October 30, 2006
The little letter of Jude teaches us something about the value of learning history. This is not the main point of the letter. But it is striking. In this next-to-last book of the Bible, Jude writes to encourage the saints to "contend earnestly for the faith which was once for all handed down to the saints" (verse 3).
The letter is a call to vigilance in view of "certain persons [who] have crept in unnoticed . . . ungodly persons who turn the grace of our God into licentiousness and deny our only Master and Lord, Jesus Christ" (verse 4). Jude describes these folks in vivid terms. They "revile the things which they do not understand" (verse 10). They "are grumblers, finding fault, following after their own lusts; they speak arrogantly, flattering people for the sake of gaining an advantage" (verse 16). They "cause divisions, [and are] worldly-minded, devoid of the Spirit" (verse 19).
This is a devastating assessment of people who are not outside the church but have "crept in unnoticed." Jude wants them be spotted for who they really are, so that the church is not deceived and ruined by their false teaching and immoral behavior.
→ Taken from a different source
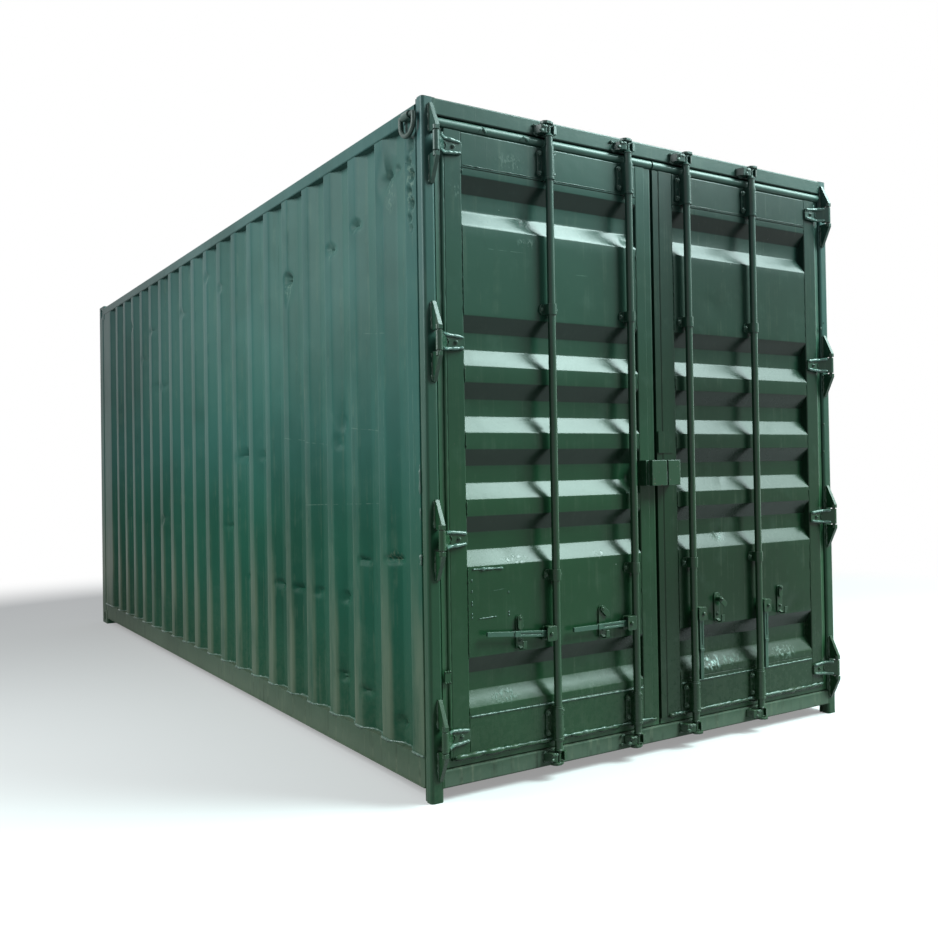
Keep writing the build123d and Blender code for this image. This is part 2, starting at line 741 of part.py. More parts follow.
with BuildPart() as right_door_rails:
    mirror(left_door_rails.part, about=Plane.YZ)
save(right_door_rails.part, "right_door_rails")

with BuildPart() as left_door_panel:
    outline = [(FRONT + b, a) for a, b in sheet_outline(press_profile(), SHEET)]
    with BuildSketch(Plane.YZ.offset(-FIELD_OUTER)):
        with BuildLine():
            Polyline(*outline, close=True)
        make_face()
    extrude(amount=FIELD_OUTER - FIELD_INNER)
save(left_door_panel.part, "left_door_panel")

with BuildPart() as right_door_panel:
    mirror(left_door_panel.part, about=Plane.YZ)
save(right_door_panel.part, "right_door_panel")

# Hinge blades: knuckle round the pin, strap that lies on the stile and tapers.
with BuildPart() as left_hinge_blades:
    pin_y = FRONT - PIN_OUT
    tip_x = -HINGE_EDGE + BLADE_REACH
    root_x = -PIN_X + KNUCKLE_RADIUS + CLEAR
    blade_y = FRONT - BLADE_THICK
    bend_x = -HINGE_EDGE - CLEAR / 2
    with BuildSketch():
        with Locations((-PIN_X, pin_y)):
            Circle(KNUCKLE_RADIUS)
        with BuildLine():
            Polyline(
                (-PIN_X + KNUCKLE_RADIUS * 0.7, pin_y - KNUCKLE_RADIUS * 0.7),
                (bend_x, blade_y),
                (tip_x, blade_y),
                (tip_x, FRONT),
                (-HINGE_EDGE, FRONT),
                (-PIN_X, pin_y + KNUCKLE_RADIUS),
                close=True,
            )
        make_face()
        with Locations((-PIN_X, pin_y)):
            Circle(PIN_RADIUS + PIN_CLEAR, mode=Mode.SUBTRACT)
    extrude(amount=HEIGHT)
    with BuildSketch(Plane.XZ.offset(-FRONT)):
        for level in HINGE_LEVELS:
            with BuildLine():
                Polyline(
                    (-PIN_X - KNUCKLE_RADIUS, level - KNUCKLE_HALF),
                    (root_x, level - KNUCKLE_HALF),
                    (root_x, level - BLADE_HALF),
                    (tip_x, level - BLADE_TIP_HALF),
                    (tip_x, level + BLADE_TIP_HALF),
                    (root_x, level + BLADE_HALF),
                    (root_x, level + KNUCKLE_HALF),
                    (-PIN_X - KNUCKLE_RADIUS, level + KNUCKLE_HALF),
                    close=True,
                )
            make_face()
    extrude(amount=PIN_OUT + KNUCKLE_RADIUS, mode=Mode.INTERSECT)
save(left_hinge_blades.part, "left_hinge_blades")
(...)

One of his strategies is to compare them to other persons and events in history. For example, he says that "Sodom and Gomorrah . . . since they, in the same way as these, indulged in gross immorality and went after strange flesh, are exhibited as an example in undergoing the punishment of eternal fire" (verse 7). So Jude compares these people to Sodom and Gomorrah. His point in doing this is to say that Sodom and Gomorrah are "an example" of what will happen when people live like these intruders are living. So, in Jude's mind, knowing the history of Sodom and Gomorrah is very useful in helping detect such error and deflect it from the saints.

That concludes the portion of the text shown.